O vídeo tornou-se viral. Um participante da Jornada Mundial da Juventude ergue uma bandeira LGBT+. O rapaz que a ergue é interpelado por dois outros jovens adultos. «Porque estás a fazer isto? Não devias fazer isto», dizem-lhe. Ele responde que está a representar o seu povo, as suas pessoas, à semelhança dos outros presentes com bandeiras, e que Deus ama a todos. Depois a troca de palavras descamba.
De facto, é permitida a exibição de símbolos LGBT+ nas Jornadas Mundiais da Juventude. E de facto, quer a igreja o deseje ou não, há católicos homossexuais. Há católicos transsexuais. Mais. Há famílias homossexuais, com filhos, e católicas. Em directa rota de colisão não só com o catecismo mas com a porta dita «escancarada da Igreja, para todos, todos, sejam eles quem forem, de onde vierem, as pessoas que forem». Estas são palavras do Papa Francisco. Não são palavras do catecismo.
Em Janeiro deste ano, o Papa Francisco, em resposta a dois jornalistas, afirmou: as leis que criminalizam a comunidade LGBT+ são uma injustiça e um pecado para além de um problema que não pode ser ignorado já que são 66 os países das Nações Unidas onde tal criminalização ocorre. «São todos filhos de Deus, Deus ama a todos como cada um é, e a todos Deus acompanha».
Para a igreja a atracção entre pessoas do mesmo sexo não é um pecado. Os actos homossexuais são um pecado, e em conformidade com o catecismo os homossexuais são «chamados à castidade» – o Papa Francisco disse, aliás, em 2018, que os pais católicos não podiam rejeitar os seus filhos homossexuais antes deviam mantê-los no amoroso ambiente da família; e à comunidade católica pediu o tratamento dos homossexuais com dignidade, «respeito, compaixão e delicadeza». Isto não obsta a que a homossexualidade seja tida no catecismo [Artigo 6; 2357] como «intrinsecamente desordenada». Mais especificamente: «Apoiando-se na Sagrada Escritura, que os apresenta como depravações graves, a Tradição sempre declarou que os actos de homossexualidade são intrinsecamente desordenados.
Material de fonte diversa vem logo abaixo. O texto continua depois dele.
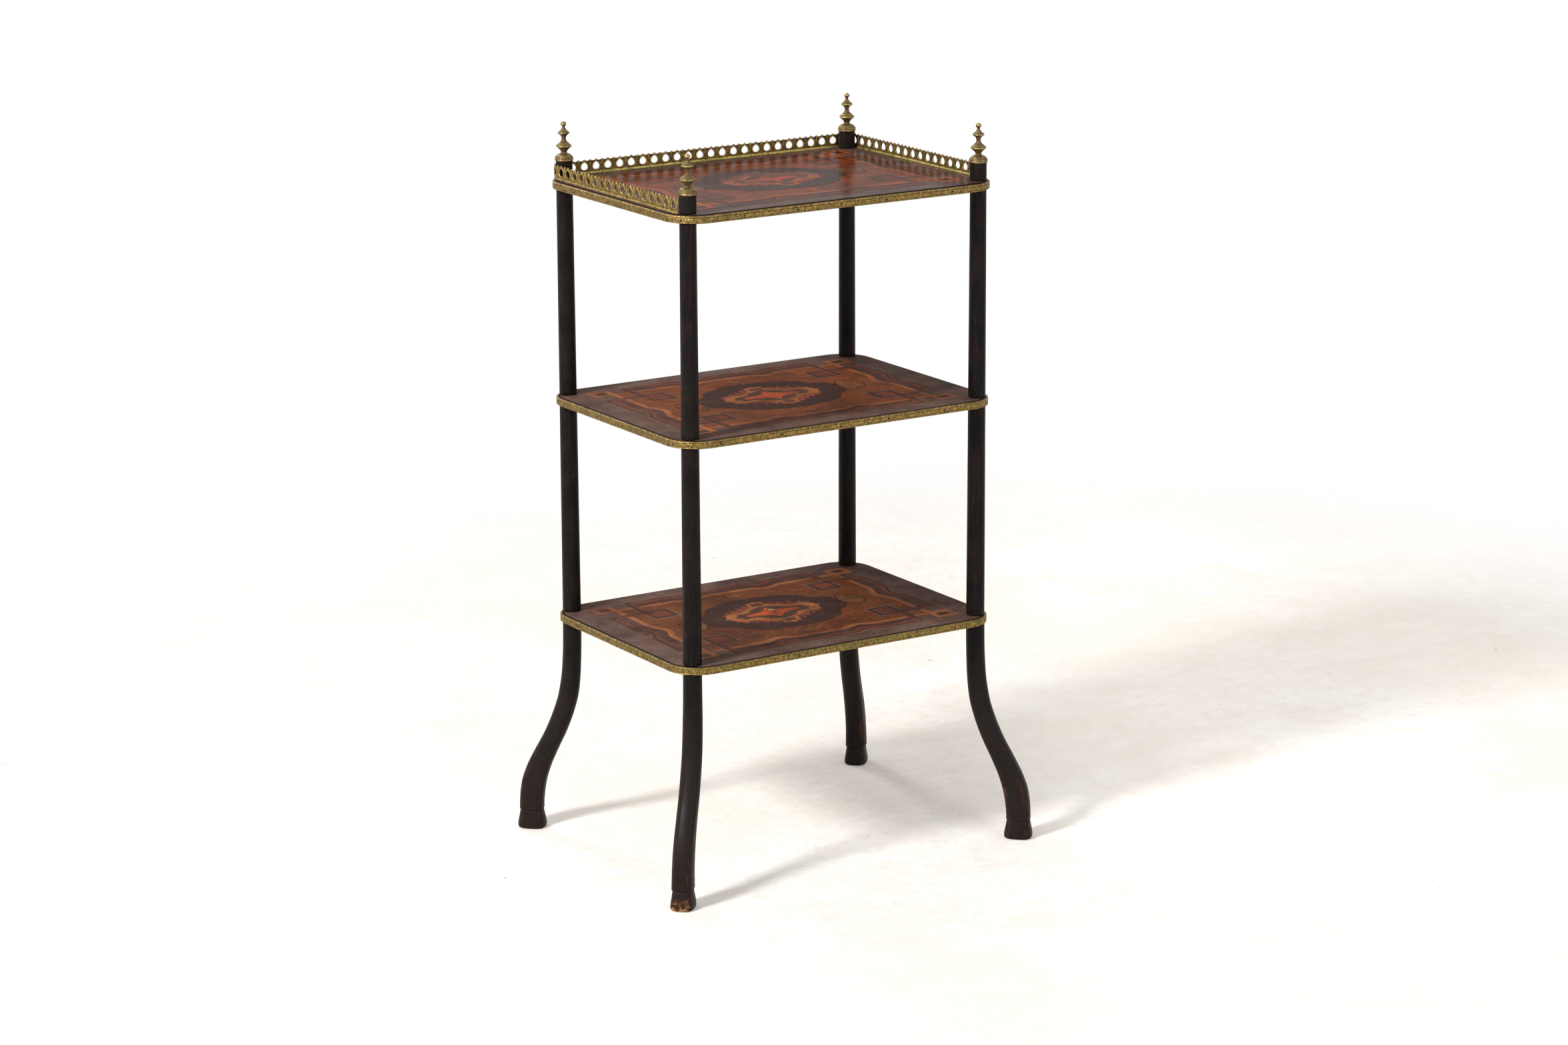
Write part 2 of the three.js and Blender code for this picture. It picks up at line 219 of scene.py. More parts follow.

São contrários à lei natural, fecham o acto sexual ao dom da vida, não procedem de uma verdadeira complementaridade afectiva sexual, não podem, em caso algum, ser aprovados».
Uma das finalidades do matrimónio santificado pelo sacramento é a «transmissão da vida» — o outro é o «bem dos próprios esposos». E aqui se reflete o poder criador de Deus, ao transmitir e educar a vida humana. E de igual forma a Sua paternidade.
Do lado de fora ficam os casais homossexuais. Obrigatoriamente. Um casal homossexual não está aberto à vida, ao dom da vida, quando tem ou adopta um filho? E nos filhos de homossexuais não se reflecte nem a divina criação nem a divina paternidade? Não é isto a desvalorização da vida? Não é a vida o valor maior? Há vidas que valem mais do que outras? As «periferias existenciais» constroem-se por exclusão.
O cardeal Jean-Claude Hollerich, jesuíta, arcebispo do Luxemburgo, presidente da Comissão das Conferências Episcopais da União Europeia e relator geral do Sínodo dos bispos, homem de uma lucidez cortante quanto às falhas sistémicas da Igreja, como a pedofilia, ou o apagamento das mulheres, e de posições claras como em relação à indispensabilidade do celibato dos padres, o divórcio, ou ao aproveitamento político da religião, tem reflectido sobre as questões que a Europa secularizada coloca à Igreja.
Jean-Claude Hollercih acredita que a mensagem do Evangelho responde a essas questões, porém, a resposta vem em velhas roupagens o que é um desserviço à mensagem. Esta consciência de que estamos a viver um limite civilizacional exige que a linguagem parta da mensagem revolucionária do Evangelho, não da linguagem serôdia do catecismo.
Mas tudo isto veremos depois de Outubro, quando a Assembleia Ordinária do Sínodo dos Bispos reunir, e desta vez com direito de voto para padres, homens e mulheres leigos, jovens e, por último mas não em último lugar, 50% de participação de mulheres. Com que voz a igreja proclamará o Evangelho ao mundo. De hoje.
Por enquanto, a tal porta escancarada a todos, todos, é pouco sinodal, é só para alguns, alguns.
PS: Acabo de saber que a Igreja de Nossa Senhora da Encarnação, na Ameixoeira, em Lisboa, onde o Centro Arco Íris, centro de acolhimento para a comunidade LGBT+ durante as JMJ, iria dar início à celebração da Eucaristia, foi invadido por jovens católicos ultra-conservadores. Repito: a Igreja é uma porta escancarada para todos ou para alguns?